Me too, but I'm down for whatever.

----------


## Brian4Liberty

> The main contender is Rep Rogers who pushed this CISPA crap amongst other votes to raise the debt ceiling and god knows what else.


We certainly don't want Rogers to win.

I'll support whatever Justin wants to do. If he has a good chance at winning the Senate seat, he should go for it.

----------


## Lindsey

My instant thought: does it seem likely the Pauls would tell someone else what they should/shouldn't do?

----------


## XTreat

> My instant thought: does it seem likely the Pauls would tell someone else what they should/shouldn't do?


Same

----------


## Michigan11

I think that twitter from Mike Lee someone posted tells it all. I hope Justin runs for the senate, as of now I see no reason he shouldn't.

----------


## Brett85

> I think that twitter from Mike Lee someone posted tells it all. I hope Justin runs for the senate, as of now I see no reason he shouldn't.


Well, the reason why some people think he shouldn't is because he would have to give up his house seat in order to run, and if he lost the Senate race he would be out of politics.  But, to me it seems worth the risk since this will likely be the best chance that Justin will ever have to get into the Senate.  It's a race against a non incumbent in a midterm election where turnout will be lower, Obamacare will likely be unpopular, and history shows that when a President is in his second term, his party doesn't perform very well in a midterm election.

----------


## Michigan11

> Well, the reason why some people think he shouldn't is because he would have to give up his house seat in order to run, and if he lost the Senate race he would be out of politics.  But, to me it seems worth the risk since this will likely be the best chance that Justin will ever have to get into the Senate.  It's a race against a non incumbent in a midterm election where turnout will be lower, Obamacare will likely be unpopular, and history shows that when a President is in his second term, his party doesn't perform very well in a midterm election.
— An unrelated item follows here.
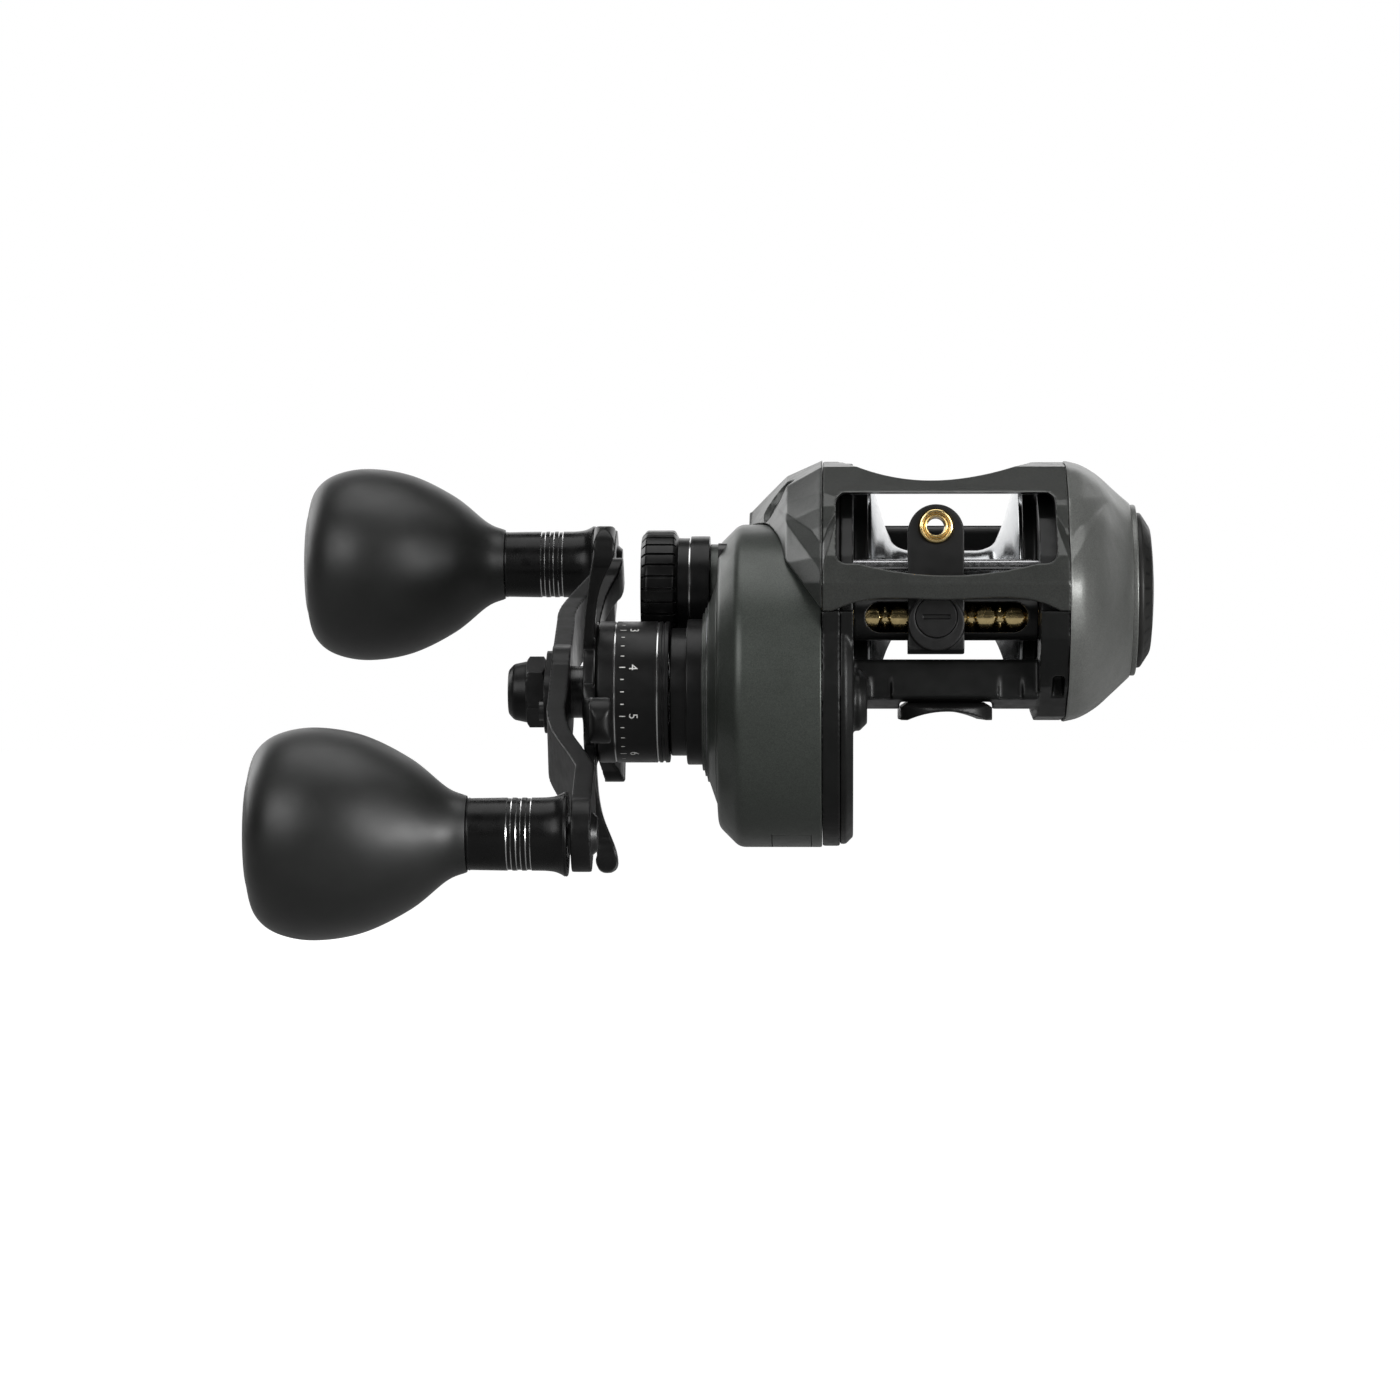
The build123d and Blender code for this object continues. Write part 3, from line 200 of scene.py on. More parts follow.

I think it's time to push, including Rand for prez in 2016. Time is of the essence with the way this government is pushing on us at this point. We need to get any and all of our guys and future guys into the highest positions of power as opportunities arise. Amash just sitting in his current position is great but he could increase his power and that's a good gamble. If he losses he isn't just going away, he will find another path I'm sure. We can't be too conservative in holding positions, we need to press our bets at every opportunity if the odds are anywhere close to 50/50.

----------


## Christian Liberty

Worth a try, right?

----------


## cindy25

> Rand wants him for his VP.


then all the more reason for him to be a senator. house members don't make good VP choices

----------


## economics102

He needs to figure out his odds. Simple as that. If he has a real, legitimate shot at winning, I feel very strongly that he should do it. This is very likely Amash's only opportunity (other than as a VP nominee) to gain a seat more powerful than he has now.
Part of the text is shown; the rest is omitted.